— Task to complete —
Across all the lines below, how many contain the string "Blender"? Please reply with the number only.

— Items —

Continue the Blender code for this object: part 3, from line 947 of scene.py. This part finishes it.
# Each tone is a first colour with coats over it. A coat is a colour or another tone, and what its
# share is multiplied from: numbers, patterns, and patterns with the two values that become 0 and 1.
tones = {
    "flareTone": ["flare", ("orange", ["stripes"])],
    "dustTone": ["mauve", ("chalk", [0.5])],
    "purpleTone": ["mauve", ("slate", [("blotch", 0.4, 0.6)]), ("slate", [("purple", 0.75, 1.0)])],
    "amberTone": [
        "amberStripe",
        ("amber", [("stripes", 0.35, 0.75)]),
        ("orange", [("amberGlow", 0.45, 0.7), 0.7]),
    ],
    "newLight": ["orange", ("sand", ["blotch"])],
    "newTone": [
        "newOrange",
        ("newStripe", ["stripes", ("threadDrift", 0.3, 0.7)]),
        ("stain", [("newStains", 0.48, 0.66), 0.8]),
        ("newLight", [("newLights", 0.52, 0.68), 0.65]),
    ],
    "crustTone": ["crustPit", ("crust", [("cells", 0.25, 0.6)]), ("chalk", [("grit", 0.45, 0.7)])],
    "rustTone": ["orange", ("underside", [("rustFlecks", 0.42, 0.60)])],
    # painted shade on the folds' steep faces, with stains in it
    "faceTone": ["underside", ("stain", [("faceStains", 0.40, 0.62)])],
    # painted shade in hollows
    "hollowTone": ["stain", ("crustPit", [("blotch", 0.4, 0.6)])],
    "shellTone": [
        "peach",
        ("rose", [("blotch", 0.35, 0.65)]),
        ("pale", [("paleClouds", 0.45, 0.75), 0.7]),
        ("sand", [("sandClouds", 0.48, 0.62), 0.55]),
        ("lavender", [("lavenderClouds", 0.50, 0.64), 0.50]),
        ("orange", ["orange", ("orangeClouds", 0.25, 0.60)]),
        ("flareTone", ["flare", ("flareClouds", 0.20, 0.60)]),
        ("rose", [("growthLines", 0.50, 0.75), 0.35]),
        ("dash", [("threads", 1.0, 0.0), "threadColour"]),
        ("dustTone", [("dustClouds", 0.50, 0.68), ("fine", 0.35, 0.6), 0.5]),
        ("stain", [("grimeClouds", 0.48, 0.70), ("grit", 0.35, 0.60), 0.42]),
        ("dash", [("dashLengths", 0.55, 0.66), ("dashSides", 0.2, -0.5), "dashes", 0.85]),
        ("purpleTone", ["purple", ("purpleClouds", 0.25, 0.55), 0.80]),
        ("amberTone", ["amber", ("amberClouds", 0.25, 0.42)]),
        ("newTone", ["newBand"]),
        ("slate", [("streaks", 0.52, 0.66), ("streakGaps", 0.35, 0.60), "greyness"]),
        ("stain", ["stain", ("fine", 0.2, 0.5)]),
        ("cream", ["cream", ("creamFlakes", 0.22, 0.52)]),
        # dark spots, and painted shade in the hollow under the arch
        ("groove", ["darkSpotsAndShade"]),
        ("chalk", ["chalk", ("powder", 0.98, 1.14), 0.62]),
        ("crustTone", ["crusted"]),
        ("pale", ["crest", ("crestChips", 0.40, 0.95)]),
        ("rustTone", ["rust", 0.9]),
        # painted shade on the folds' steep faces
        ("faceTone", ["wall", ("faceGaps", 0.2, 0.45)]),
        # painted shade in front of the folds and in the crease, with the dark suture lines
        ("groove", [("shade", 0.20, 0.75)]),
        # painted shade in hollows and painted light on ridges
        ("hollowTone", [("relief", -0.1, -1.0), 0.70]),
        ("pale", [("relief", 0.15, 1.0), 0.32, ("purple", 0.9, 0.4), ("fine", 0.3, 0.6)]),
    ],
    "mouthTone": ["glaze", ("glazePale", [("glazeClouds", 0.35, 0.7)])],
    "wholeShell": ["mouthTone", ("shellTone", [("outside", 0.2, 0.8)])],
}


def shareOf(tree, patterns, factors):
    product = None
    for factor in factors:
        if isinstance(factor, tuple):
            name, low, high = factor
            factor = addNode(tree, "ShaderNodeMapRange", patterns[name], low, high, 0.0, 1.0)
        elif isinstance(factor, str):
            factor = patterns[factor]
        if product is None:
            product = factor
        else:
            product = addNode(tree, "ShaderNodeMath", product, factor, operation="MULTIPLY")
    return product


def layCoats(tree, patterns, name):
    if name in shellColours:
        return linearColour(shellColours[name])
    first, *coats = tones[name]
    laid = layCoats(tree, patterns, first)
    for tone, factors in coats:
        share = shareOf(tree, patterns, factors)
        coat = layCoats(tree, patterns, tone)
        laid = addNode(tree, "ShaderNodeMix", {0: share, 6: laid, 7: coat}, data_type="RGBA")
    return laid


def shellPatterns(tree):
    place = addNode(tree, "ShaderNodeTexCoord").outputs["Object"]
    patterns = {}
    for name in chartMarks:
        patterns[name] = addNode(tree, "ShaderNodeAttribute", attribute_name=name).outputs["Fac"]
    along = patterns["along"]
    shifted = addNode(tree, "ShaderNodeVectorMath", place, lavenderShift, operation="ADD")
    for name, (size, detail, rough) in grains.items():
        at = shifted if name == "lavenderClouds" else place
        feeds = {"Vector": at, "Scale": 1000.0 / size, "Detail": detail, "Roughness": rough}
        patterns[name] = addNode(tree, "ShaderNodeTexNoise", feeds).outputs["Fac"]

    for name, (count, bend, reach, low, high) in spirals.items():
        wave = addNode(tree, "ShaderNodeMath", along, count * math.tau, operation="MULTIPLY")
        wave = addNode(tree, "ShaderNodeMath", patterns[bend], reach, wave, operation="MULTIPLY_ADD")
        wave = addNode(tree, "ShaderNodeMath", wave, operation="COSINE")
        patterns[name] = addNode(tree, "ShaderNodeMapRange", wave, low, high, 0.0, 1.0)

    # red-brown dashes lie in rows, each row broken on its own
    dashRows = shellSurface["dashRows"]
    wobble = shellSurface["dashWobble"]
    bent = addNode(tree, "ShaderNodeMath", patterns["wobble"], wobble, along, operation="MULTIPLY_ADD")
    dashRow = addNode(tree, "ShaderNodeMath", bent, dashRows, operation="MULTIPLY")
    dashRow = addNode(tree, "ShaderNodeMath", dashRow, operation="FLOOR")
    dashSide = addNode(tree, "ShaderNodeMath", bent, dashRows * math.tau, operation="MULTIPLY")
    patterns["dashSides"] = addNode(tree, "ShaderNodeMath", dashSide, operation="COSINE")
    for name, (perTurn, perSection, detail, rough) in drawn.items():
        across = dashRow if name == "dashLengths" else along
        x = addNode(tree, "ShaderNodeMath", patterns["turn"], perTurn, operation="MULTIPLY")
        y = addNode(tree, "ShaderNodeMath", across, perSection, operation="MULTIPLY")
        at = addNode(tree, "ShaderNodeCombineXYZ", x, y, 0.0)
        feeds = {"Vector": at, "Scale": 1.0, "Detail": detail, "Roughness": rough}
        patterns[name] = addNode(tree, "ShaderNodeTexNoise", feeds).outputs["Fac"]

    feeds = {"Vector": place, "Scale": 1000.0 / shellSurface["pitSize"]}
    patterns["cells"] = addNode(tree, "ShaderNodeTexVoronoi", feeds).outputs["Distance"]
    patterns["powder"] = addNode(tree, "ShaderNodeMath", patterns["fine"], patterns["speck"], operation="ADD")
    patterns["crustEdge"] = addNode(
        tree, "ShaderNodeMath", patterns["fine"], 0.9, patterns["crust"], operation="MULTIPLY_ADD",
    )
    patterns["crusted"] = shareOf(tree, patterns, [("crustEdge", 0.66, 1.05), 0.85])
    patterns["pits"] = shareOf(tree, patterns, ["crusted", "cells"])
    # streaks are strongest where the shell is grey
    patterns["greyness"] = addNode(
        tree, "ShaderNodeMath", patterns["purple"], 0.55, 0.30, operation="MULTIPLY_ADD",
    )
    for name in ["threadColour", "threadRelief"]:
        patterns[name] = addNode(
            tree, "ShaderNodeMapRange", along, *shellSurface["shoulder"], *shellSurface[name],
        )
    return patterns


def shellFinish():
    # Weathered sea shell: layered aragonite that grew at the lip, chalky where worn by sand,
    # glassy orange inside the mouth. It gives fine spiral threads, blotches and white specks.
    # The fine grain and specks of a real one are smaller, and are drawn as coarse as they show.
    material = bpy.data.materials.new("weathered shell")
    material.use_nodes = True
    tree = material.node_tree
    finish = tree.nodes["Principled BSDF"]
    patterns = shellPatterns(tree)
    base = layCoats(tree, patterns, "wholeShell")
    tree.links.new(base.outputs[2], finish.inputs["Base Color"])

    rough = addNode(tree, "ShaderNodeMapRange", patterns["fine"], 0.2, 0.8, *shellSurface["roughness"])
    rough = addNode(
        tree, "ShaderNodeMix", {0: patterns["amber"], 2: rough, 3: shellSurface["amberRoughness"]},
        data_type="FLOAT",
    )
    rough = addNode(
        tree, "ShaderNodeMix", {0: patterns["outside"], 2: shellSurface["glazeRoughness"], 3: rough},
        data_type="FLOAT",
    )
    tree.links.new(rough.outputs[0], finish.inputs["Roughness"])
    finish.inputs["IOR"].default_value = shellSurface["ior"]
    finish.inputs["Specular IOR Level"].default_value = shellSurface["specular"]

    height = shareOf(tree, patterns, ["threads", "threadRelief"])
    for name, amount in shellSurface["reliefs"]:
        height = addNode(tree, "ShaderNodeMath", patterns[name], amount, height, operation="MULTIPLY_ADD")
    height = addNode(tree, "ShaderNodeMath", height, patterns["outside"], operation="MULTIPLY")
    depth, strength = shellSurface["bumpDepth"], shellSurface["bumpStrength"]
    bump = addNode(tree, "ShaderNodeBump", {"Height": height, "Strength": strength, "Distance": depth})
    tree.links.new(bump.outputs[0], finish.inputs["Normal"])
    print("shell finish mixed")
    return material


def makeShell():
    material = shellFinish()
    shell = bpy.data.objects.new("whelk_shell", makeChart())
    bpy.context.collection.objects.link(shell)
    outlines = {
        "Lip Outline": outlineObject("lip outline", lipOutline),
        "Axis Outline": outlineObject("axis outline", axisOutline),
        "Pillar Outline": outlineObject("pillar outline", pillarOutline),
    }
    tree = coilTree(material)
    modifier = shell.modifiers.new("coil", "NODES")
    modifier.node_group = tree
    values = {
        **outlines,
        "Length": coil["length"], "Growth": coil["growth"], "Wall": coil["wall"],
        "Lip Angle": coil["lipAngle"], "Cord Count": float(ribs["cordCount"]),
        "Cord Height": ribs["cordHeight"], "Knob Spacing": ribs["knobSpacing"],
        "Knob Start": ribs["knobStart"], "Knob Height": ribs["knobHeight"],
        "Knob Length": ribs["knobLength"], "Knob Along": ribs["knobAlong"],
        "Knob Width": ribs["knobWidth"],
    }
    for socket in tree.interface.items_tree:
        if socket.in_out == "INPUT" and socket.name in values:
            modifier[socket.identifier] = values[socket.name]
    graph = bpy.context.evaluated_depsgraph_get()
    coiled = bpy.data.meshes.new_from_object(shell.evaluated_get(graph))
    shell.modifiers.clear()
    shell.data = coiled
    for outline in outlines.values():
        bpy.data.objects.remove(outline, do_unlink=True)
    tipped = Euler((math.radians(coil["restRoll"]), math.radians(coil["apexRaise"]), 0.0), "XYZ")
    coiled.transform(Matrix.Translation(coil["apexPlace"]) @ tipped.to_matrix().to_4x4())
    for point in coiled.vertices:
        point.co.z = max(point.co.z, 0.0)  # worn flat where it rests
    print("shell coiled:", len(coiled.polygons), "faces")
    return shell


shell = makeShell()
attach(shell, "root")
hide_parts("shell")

...

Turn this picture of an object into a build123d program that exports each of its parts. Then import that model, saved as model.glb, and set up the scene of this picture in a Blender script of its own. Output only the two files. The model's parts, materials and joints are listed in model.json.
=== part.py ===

— Full solution —
2